Miguel Navascués Cobo (Vienna): Quantum foundations meets complex systems

I will summarize my work at the intersection of quantum foundations and complex systems in the last seven years. We will start with Bayes networks, which model causal relations between different events in complex experimental situations. I will introduce the causal compatibility problem, widely studied in modern probability theory, and explain how a bunch of quantum physicists solved it in the course of a few years. Some of those physicists, myself included, later identified causal scenarios where the predictions of standard and real-number quantum mechanics differ, which led to the experimental disproof of real quantum mechanics. The notion of Bayes networks also inspired a new definition of multipartite entanglement; one that cannot be “cheated” with bipartite sources of states. In the second part of the talk, I will focus on condensed matter systems and the different variants of the marginal problem they give rise to. In this scenario, the goal is to infer global properties, such as entanglement, non-classicality or consistency with quantum theory, of a many-body system, given just near-neighbor information. I will prove that, in translation-invariant spin chains, both entanglement and Bell non-classicality are non-local features: sometimes they can be detected even when near-neighbor statistics is reproducible with classical devices.
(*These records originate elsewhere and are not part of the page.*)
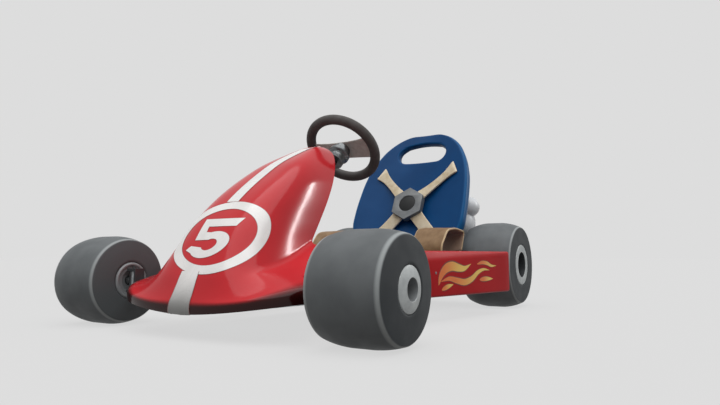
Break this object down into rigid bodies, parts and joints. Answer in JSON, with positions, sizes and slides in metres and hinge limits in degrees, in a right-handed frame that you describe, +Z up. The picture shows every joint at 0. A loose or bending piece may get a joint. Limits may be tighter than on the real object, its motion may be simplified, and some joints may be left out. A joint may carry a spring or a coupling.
{
  "type": "racing kart",
  "caption": "Low racing kart with a tube frame, pointed nose cowl, side pods, bucket seat with harness, steering wheel, slick tyres and a chain-driven rear axle.",
  "frame": {"origin": "on the ground, under the middle of the kart's length and width", "axes": "+Z up, the kart faces -Y, and its own left side is +X"},
  "size_m": [1.108, 1.4556, 0.7255],
  "materials": {
    "red_bodywork": "glossy moulded red",
    "tyre_rubber": "smooth slick rubber",
    "wheel_alloy": "satin light grey",
    "frame_paint": "dark grey paint",
    "plain_steel": "plain satin steel",
    "steering_grip": "dark padded grip",
    "steering_spoke": "satin warm grey",
    "seat_blue": "moulded blue",
    "harness_webbing": "beige webbing",
    "thigh_leather": "tan leather",
    "buckle_alloy": "satin grey",
    "black_plastic": "dull black",
    "silencer_white": "moulded white",
    "engine_alloy": "cast satin",
    "tray_alloy": "brushed sheet",
    "tank_plastic": "moulded cream",
    "chain_steel": "oiled dark steel"
  },
  "bodies": {
    "chassis": {"nose_cowl": "red_bodywork", "side_pod_left": "red_bodywork", "side_pod_right": "red_bodywork", "chassis_frame": "frame_paint", "front_axle_beam": "frame_paint", "front_bumper": "frame_paint", "rear_bumper": "frame_paint", "side_bar_left": "frame_paint", "side_bar_right": "frame_paint", "steering_support": "frame_paint", "column_bearing_upper": "frame_paint", "column_bearing_lower": "frame_paint", "axle_bearing_left": "frame_paint", "axle_bearing_right": "frame_paint", "brake_caliper": "frame_paint", "chain_guard": "frame_paint", "engine_plate": "frame_paint", "pedal_pivot_rod": "plain_steel", "muffler": "plain_steel", "seat_stay_left": "plain_steel", "seat_stay_right": "plain_steel", "seat_shell": "seat_blue", "harness_upper_left": "harness_webbing", "harness_upper_right": "harness_webbing", "harness_lower_left": "harness_webbing", "harness_lower_right": "harness_webbing", "thigh_strap_left": "thigh_leather", "thigh_strap_right": "thigh_leather", "buckle_body": "buckle_alloy", "spark_plug": "black_plastic", "throttle_cable": "black_plastic", "brake_cable": "black_plastic", "intake_silencer": "silencer_white", "engine_block": "engine_alloy", "floor_tray": "tray_alloy", "fuel_tank": "tank_plastic", "drive_chain": "chain_steel"},
    "steering": {"steering_rim": "steering_grip", "steering_spokes": "steering_spoke", "steering_hub": "plain_steel", "steering_shaft": "black_plastic"},
    "knuckle_left": {"knuckle_left": "plain_steel"},
    "knuckle_right": {"knuckle_right": "plain_steel"},
    "tie_rod_left": {"tie_rod_left": "plain_steel"},
    "tie_rod_right": {"tie_rod_right": "plain_steel"},
    "front_wheel_left": {"front_tyre_left": "tyre_rubber", "front_wheel_hub_left": "wheel_alloy"},
    "front_wheel_right": {"front_tyre_right": "tyre_rubber", "front_wheel_hub_right": "wheel_alloy"},
    "rear_axle": {"rear_axle": "plain_steel", "rear_tyre_left": "tyre_rubber", "rear_tyre_right": "tyre_rubber", "rear_wheel_hub_left": "wheel_alloy", "rear_wheel_hub_right": "wheel_alloy", "axle_sprocket": "plain_steel", "brake_disc": "plain_steel"},
    "clutch_drum": {"clutch_drum": "plain_steel"},
    "throttle_pedal": {"throttle_pedal": "plain_steel"},
    "brake_pedal": {"brake_pedal": "plain_steel"},
    "buckle_button": {"buckle_button": "black_plastic"}
  },
  "joints": [
    {"name": "steering_turn", "type": "hinge", "parent": "chassis", "child": "steering", "pos_m": [0, -0.03475, 0.564], "axis": [0, 0.7071, 0.7071], "range_deg": [-60, 60]},
    {"name": "knuckle_left_turn", "type": "hinge", "parent": "chassis", "child": "knuckle_left", "pos_m": [0.3365, -0.60075, 0.127], "axis": [0, 0, 1], "range_deg": [-18, 18]},
    {"name": "knuckle_right_turn", "type": "hinge", "parent": "chassis", "child": "knuckle_right", "pos_m": [-0.3365, -0.60075, 0.127], "axis": [0, 0, 1], "range_deg": [-18, 18]},
    {"name": "tie_rod_left_turn", "type": "hinge", "parent": "knuckle_left", "child": "tie_rod_left", "pos_m": [0.3365, -0.48075, 0.1185], "axis": [0, 0, 1], "range_deg": [-18, 18]},
    {"name": "tie_rod_right_turn", "type": "hinge", "parent": "knuckle_right", "child": "tie_rod_right", "pos_m": [-0.3365, -0.48075, 0.1185], "axis": [0, 0, 1], "range_deg": [-18, 18]},
    {"name": "front_wheel_left_roll", "type": "hinge", "parent": "knuckle_left", "child": "front_wheel_left", "pos_m": [0.448, -0.60075, 0.127], "axis": [1, 0, 0], "continuous": true},
    {"name": "front_wheel_right_roll", "type": "hinge", "parent": "knuckle_right", "child": "front_wheel_right", "pos_m": [-0.448, -0.60075, 0.127], "axis": [1, 0, 0], "continuous": true},
    {"name": "rear_axle_roll", "type": "hinge", "parent": "chassis", "child": "rear_axle", "pos_m": [0, 0.56425, 0.1635], "axis": [1, 0, 0], "continuous": true},
    {"name": "clutch_drum_spin", "type": "hinge", "parent": "chassis", "child": "clutch_drum", "pos_m": [-0.2155, 0.63725, 0.285], "axis": [1, 0, 0], "continuous": true},
    {"name": "throttle_pedal_press", "type": "hinge", "parent": "chassis", "child": "throttle_pedal", "pos_m": [-0.095, -0.55575, 0.09], "axis": [1, 0, 0], "range_deg": [0, 22], "stiffness_Nm_per_rad": 3, "springref_deg": -14.32},
    {"name": "brake_pedal_press", "type": "hinge", "parent": "chassis", "child": "brake_pedal", "pos_m": [0.095, -0.55575, 0.09], "axis": [1, 0, 0], "range_deg": [0, 22], "stiffness_Nm_per_rad": 3, "springref_deg": -14.32},
    {"name": "buckle_button_press", "type": "slide", "parent": "chassis", "child": "buckle_button", "axis": [0, -0.91, 0.4147], "range_m": [-0.004, 0], "stiffness_N_per_m": 400, "springref_m": 0.002}
  ],
  "couplings": [
    {"joint": "knuckle_left_turn", "follows": "steering_turn", "ratio": 0.3},
    {"joint": "knuckle_right_turn", "follows": "steering_turn", "ratio": 0.3},
    {"joint": "tie_rod_left_turn", "follows": "steering_turn", "ratio": -0.3},
    {"joint": "tie_rod_right_turn", "follows": "steering_turn", "ratio": -0.3},
    {"joint": "clutch_drum_spin", "follows": "rear_axle_roll", "ratio": 3.75}
  ]
}
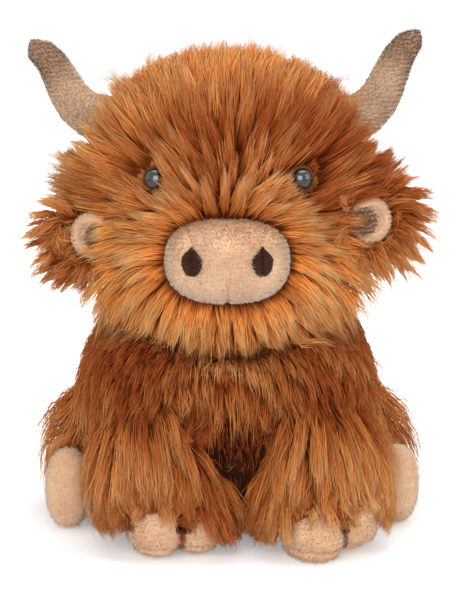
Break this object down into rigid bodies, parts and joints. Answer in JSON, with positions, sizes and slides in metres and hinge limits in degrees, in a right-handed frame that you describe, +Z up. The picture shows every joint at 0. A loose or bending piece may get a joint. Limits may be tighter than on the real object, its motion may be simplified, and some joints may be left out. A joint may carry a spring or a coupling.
{
  "type": "sitting plush cow",
  "caption": "Sitting long-haired highland cow soft toy with plush horns, muzzle and hooves, plastic eyes and sewn joints at neck, ears, legs and tail.",
  "frame": {"origin": "centre of the flat seat that the toy sits on", "axes": "+Z up, the toy faces -Y and its own left side is +X"},
  "size_m": [0.2315, 0.2236, 0.2938],
  "materials": {
    "fur": "long brushed faux fur, ginger with dark roots and pale tips",
    "plush": "beige short-pile plush",
    "horn_plush": "beige short-pile plush, airbrushed brown towards the tips",
    "dark_plush": "dark brown short-pile plush",
    "stuffing": "white polyester fibre fill",
    "pellet_cloth": "plain woven bag filled with plastic pellets",
    "eye_plastic": "polished black pupil with a dark brown iris rim",
    "washer_plastic": "plain moulded plastic"
  },
  "bodies": {
    "torso": {"body_cover": "fur", "body_stuffing": "stuffing", "seat_pellet_bag": "pellet_cloth"},
    "neck": {"neck_cover": "fur", "neck_stuffing": "stuffing"},
    "head": {"head_cover": "fur", "head_stuffing": "stuffing", "muzzle_cover": "plush", "muzzle_stuffing": "stuffing", "eye_left": "eye_plastic", "eye_washer_left": "washer_plastic", "nostril_left": "dark_plush", "horn_cover_left": "horn_plush", "horn_stuffing_left": "stuffing", "eye_right": "eye_plastic", "eye_washer_right": "washer_plastic", "nostril_right": "dark_plush", "horn_cover_right": "horn_plush", "horn_stuffing_right": "stuffing"},
    "tail": {"tail_cord": "fur", "tail_tuft": "fur"},
    "ear_left": {"ear_back_left": "fur", "ear_lining_left": "plush"},
    "foreleg_left": {"foreleg_cover_left": "fur", "foreleg_stuffing_left": "stuffing", "fore_toe_inner_left": "plush", "fore_toe_outer_left": "plush"},
    "hindleg_left": {"hindleg_cover_left": "fur", "hindleg_stuffing_left": "stuffing", "hind_toe_inner_left": "plush", "hind_toe_outer_left": "plush"},
    "ear_right": {"ear_back_right": "fur", "ear_lining_right": "plush"},
    "foreleg_right": {"foreleg_cover_right": "fur", "foreleg_stuffing_right": "stuffing", "fore_toe_inner_right": "plush", "fore_toe_outer_right": "plush"},
    "hindleg_right": {"hindleg_cover_right": "fur", "hindleg_stuffing_right": "stuffing", "hind_toe_inner_right": "plush", "hind_toe_outer_right": "plush"}
  },
  "joints": [
    {"name": "head_turn", "type": "hinge", "parent": "torso", "child": "neck", "pos_m": [0, -0.01, 0.118], "axis": [0, 0, 1], "range_deg": [-15, 15], "stiffness_Nm_per_rad": 1.5},
    {"name": "head_nod", "type": "hinge", "parent": "neck", "child": "head", "pos_m": [0, -0.01, 0.118], "axis": [1, 0, 0], "range_deg": [-6, 5], "stiffness_Nm_per_rad": 2.5, "springref_deg": -1.15},
    {"name": "ear_left_flap", "type": "hinge", "parent": "head", "child": "ear_left", "pos_m": [0.067, -0.056, 0.188], "axis": [0, 1, 0], "range_deg": [-10, 10], "stiffness_Nm_per_rad": 0.02},
    {"name": "ear_right_flap", "type": "hinge", "parent": "head", "child": "ear_right", "pos_m": [-0.067, -0.056, 0.178], "axis": [0, -1, 0], "range_deg": [-10, 10], "stiffness_Nm_per_rad": 0.02},
    {"name": "foreleg_left_lift", "type": "hinge", "parent": "torso", "child": "foreleg_left", "pos_m": [0.048, -0.044, 0.084], "axis": [-1, 0, 0], "range_deg": [0, 25]},
    {"name": "foreleg_right_lift", "type": "hinge", "parent": "torso", "child": "foreleg_right", "pos_m": [-0.048, -0.044, 0.084], "axis": [-1, 0, 0], "range_deg": [0, 25]},
    {"name": "hindleg_left_splay", "type": "hinge", "parent": "torso", "child": "hindleg_left", "pos_m": [0.063, 0.012, 0.0395], "axis": [0, 0, 1], "range_deg": [0, 30], "stiffness_Nm_per_rad": 0.1},
    {"name": "hindleg_right_splay", "type": "hinge", "parent": "torso", "child": "hindleg_right", "pos_m": [-0.063, 0.012, 0.0395], "axis": [0, 0, -1], "range_deg": [0, 30], "stiffness_Nm_per_rad": 0.1},
    {"name": "tail_swing", "type": "hinge", "parent": "torso", "child": "tail", "pos_m": [0, 0.074, 0.05], "axis": [0, 0, 1], "range_deg": [-20, 20], "stiffness_Nm_per_rad": 0.02}
  ]
}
We will discuss new advances on the classical marginal problem in the 2D square lattice and their consequences for statistical physics, as well as techniques to detect entanglement on tensor network states, based on renormalization group flows. Finally, I will comment on recent progress on the quantum marginal problem: namely, a correspondence between renormalization flows and convex relaxations of the set of near-neighbor density matrices of a many-body quantum system.